>>>

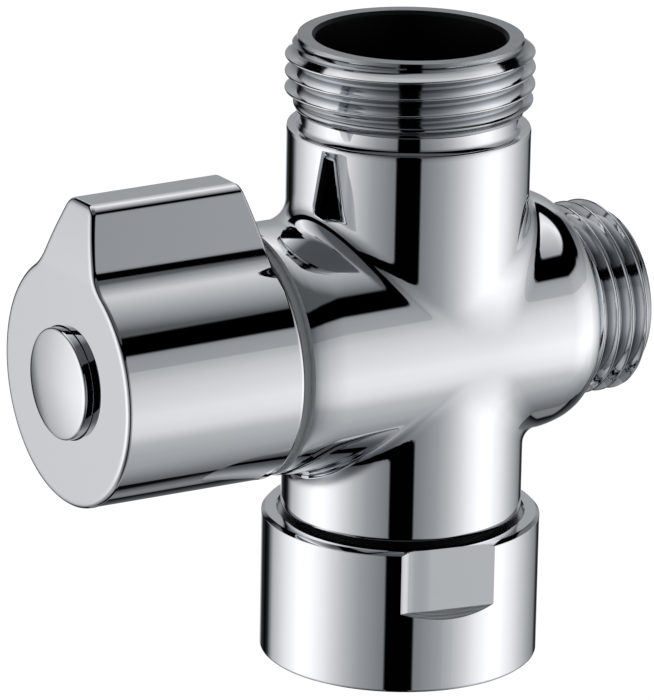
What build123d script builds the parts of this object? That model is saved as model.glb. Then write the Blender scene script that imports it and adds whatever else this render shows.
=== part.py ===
"""Two-outlet shower diverter with a swivel inlet nut and a half-turn ceramic cartridge.

The origin is the centre of the inlet nut's lower face. +Z runs up the main tube, +X runs towards
the side outlet and the knob points along -X. All lengths are millimetres and angles are degrees.
"""

from build123d import *
import math
import os

# Clearances shared by the pieces that fit each other
thread_gap = 0.05
running_gap = 0.05
thrust_gap = 0.1
lapped_gap = 0.02
seat_gap = 0.1

# Inlet washer and the sieve above it
washer_thickness = 1.8
sieve_thickness = 0.25
sieve_dome_height = 2.2
sieve_hole_radius = 0.55
sieve_rings = 3
sieve_holes_per_ring = 6

# Swivel nut
nut_wall = 2.94
nut_height = 15.4
nut_chamfer = 0.55
nut_thread_radius = 12.06
nut_thread_length = 7.0
nut_lead_chamfer = 0.8
flat_cut = 0.85
flat_height = 6.5
flat_turn = -9.0

# Inlet spigot with the groove for the nut's snap ring
spigot_radius = 11.3
spigot_lip = 0.9
groove_depth = 1.0
snap_ring_proud = 0.8
snap_ring_thickness = 1.2
snap_ring_split = 3.0
snap_ring_side_gap = 0.4
collar_gap = 0.3
nut_tube_gap = 0.8

# Main tube and the casting's outside
tube_radius = 12.95
axis_rise = 20.0
shoulder_rise = 22.3
outlet_rise = 9.7
edge_chamfer = 0.25
blend_radius = 3.0
boss_proud = 0.55
boss_reach = 6.35
arm_proud = 0.15
arm_reach = 4.35
arm_rounding = 1.6
side_outlet_length = 8.3

# Parallel pipe threads, drawn as ridges of the crest, depth and pitch of the real ones
top_crest_radius = 13.22
side_crest_radius = 10.48
thread_depth = 1.16
thread_pitch = 1.814
thread_turns = 4
crest_share = 0.22
top_neck_depth = 0.46
side_neck_depth = 0.22
side_neck_length = 0.65

# Water ways in the casting
top_bore_radius = 10.1
top_bore_depth = 17.0
side_bore_radius = 7.4
side_bore_depth = 14.3
inlet_bore_radius = 8.5
inlet_web = 3.2
inlet_port_radius = 3.8
inlet_port_offset = 4.6
riser_radius = 3.1
riser_offset = 6.8
bore_chamfer = 0.35

# Chamber for the cartridge
seat_position = 2.0
chamber_radius = 10.0
mouth_step = 1.2
mouth_depth = 5.0

# Ceramic cartridge, from its seat towards the knob
seal_thickness = 1.2
fixed_disc_thickness = 3.2
moving_disc_thickness = 3.0
carrier_thickness = 2.6
flange_thickness = 1.6
thrust_washer_thickness = 0.6
seal_side_gap = 0.4
disc_radius = 7.6
disc_bore_gap = 0.15
port_inner_radius = 2.0
port_outer_radius = 6.3
port_arc = 120
window_arc = 150
lug_radius = 1.0
lug_circle = 5.2
lug_length = 1.1
lug_spread = 60
key_width = 2.4
key_depth = 0.8
tang_side = 4.0
water_notch_radius = 3.6

# Cartridge housing
waist_wall = 0.85
waist_margin = 0.6
window_count = 3
window_sweep = 75
stop_sweep = 89
stop_clearance = 0.3
hexagon_across_flats = 19.0
hexagon_length = 3.2
nose_radius = 5.6
nose_length = 2.5
o_ring_section = 1.6

# Spindle and its clip
spindle_radius = 4.0
spindle_flange_radius = 6.6
spindle_ring_section = 1.2
spindle_ring_setbacks = (10.4, 5.4)
clip_groove_depth = 1.0
clip_overhang = 1.2
clip_thickness = 0.8
clip_mouth = 4.2
collar_length = 0.9
square_corner_gap = 0.25

# Knob
knob_gap = 1.05
knob_length = 20.95
knob_radius = 12.96
knob_wall = 1.3
knob_front_wall = 3.0
fin_rise = 6.24
fin_top_half_width = 2.3
fin_base_half_width = 5.4
fin_base_drop = 0.76
fin_blend_radius = 5.0
fin_edge_radius = 0.8
fin_slant_drop = 1.46
fin_slant = 1.6
hub_gap = 0.8
hub_wall = 1.7
hub_web = 1.6
insert_wall = 0.8
spindle_end_gap = 0.6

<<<

* Short problem *
Of the lines in the material above, state how many contain the string "that"; give no other text.

* The response *
2